Of course I was excited to see the PGA Tour behind the scenes for myself, but I was more excited for my friends, family and non-golfers to watch it. I imagined that they'd love the golfers, think the sport is pretty cool and maybe even start following it like I did with F1.

I became obsessed with F1: Drive to Survive and now consider myself a 'proper' F1 fan, who watches the races, qualifying, listens to F1 podcasts, reads about F1 and follows F1 drivers, teams and accounts on social media. The series grew the sport to levels and new fanbases it previously couldn't reach, and I'm hoping that Full Swing can do the same.

If it's even half as successful as Drive to Survive, it will surely be a huge thing for the game.

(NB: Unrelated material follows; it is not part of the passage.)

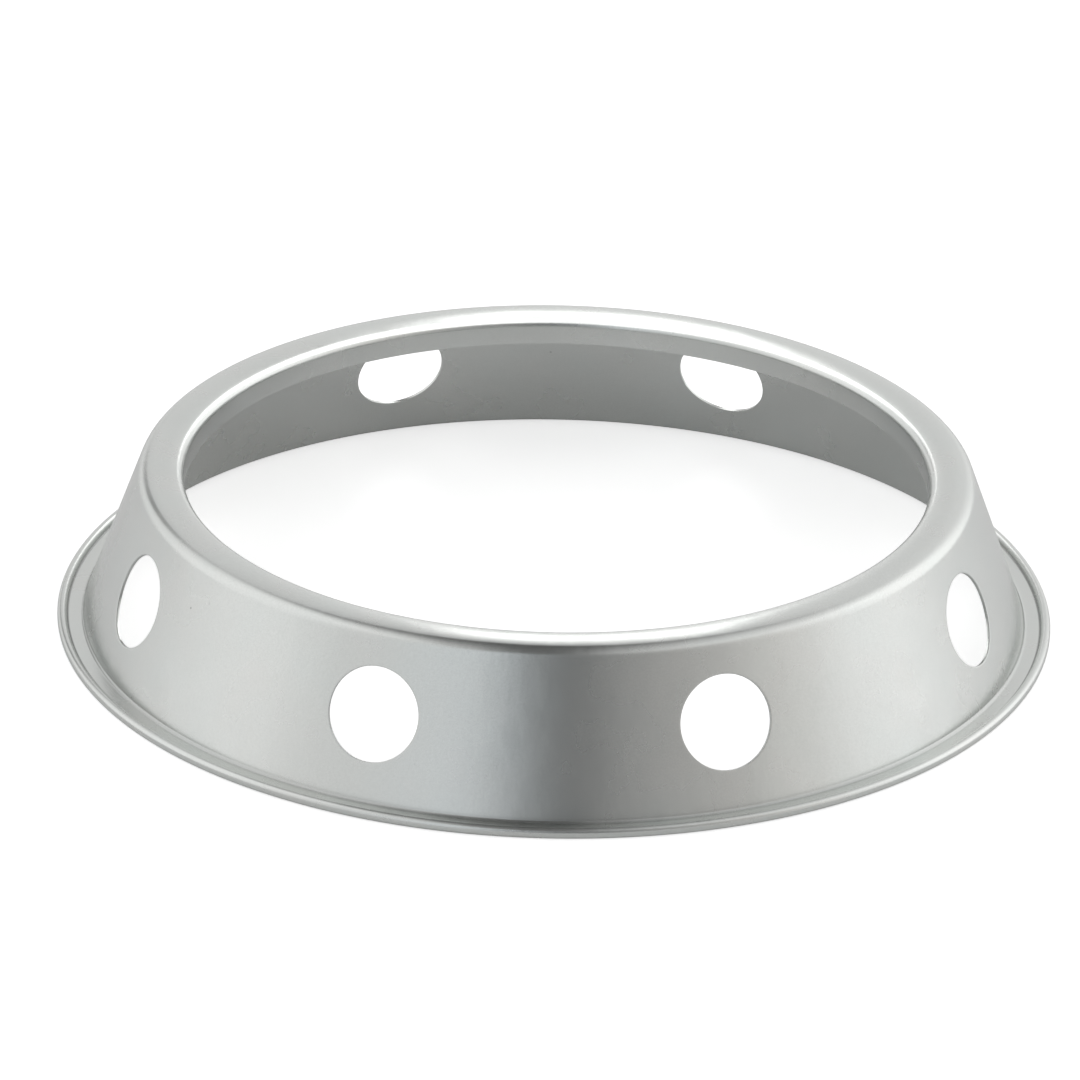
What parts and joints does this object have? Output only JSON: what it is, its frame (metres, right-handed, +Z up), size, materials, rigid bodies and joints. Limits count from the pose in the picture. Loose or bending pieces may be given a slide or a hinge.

I've watched all eight episodes of Full Swing (multiple times) and it has to be said that Vox Media and Box to Box studios have done an incredible job. They followed the PGA Tour and its players, and even a LIV Golf event, throughout the 2022 calendar year and it must have been extremely difficult to know which players to feature, which tournaments to feature and just how to organize all of their extensive footage.

Despite having seen all the F1 episodes, for some reason I was actually surprised by just how similar Full Swing and Drive to Survive are. In the same way that they focus on specific drivers and races in Drive to Survive, they focus on specific golfers and tournaments in Full Swing in an almost identical way.

Full Swing is much less controversial than I had hoped, though, with not too many revelations about the Saudi-backed start-up or any new details that we didn't already know. "You chose a hell of a year to follow the PGA Tour," Ian Poulter said in the trailer, which I thought teased some really juicy segments, but I was left slightly disappointed on that front.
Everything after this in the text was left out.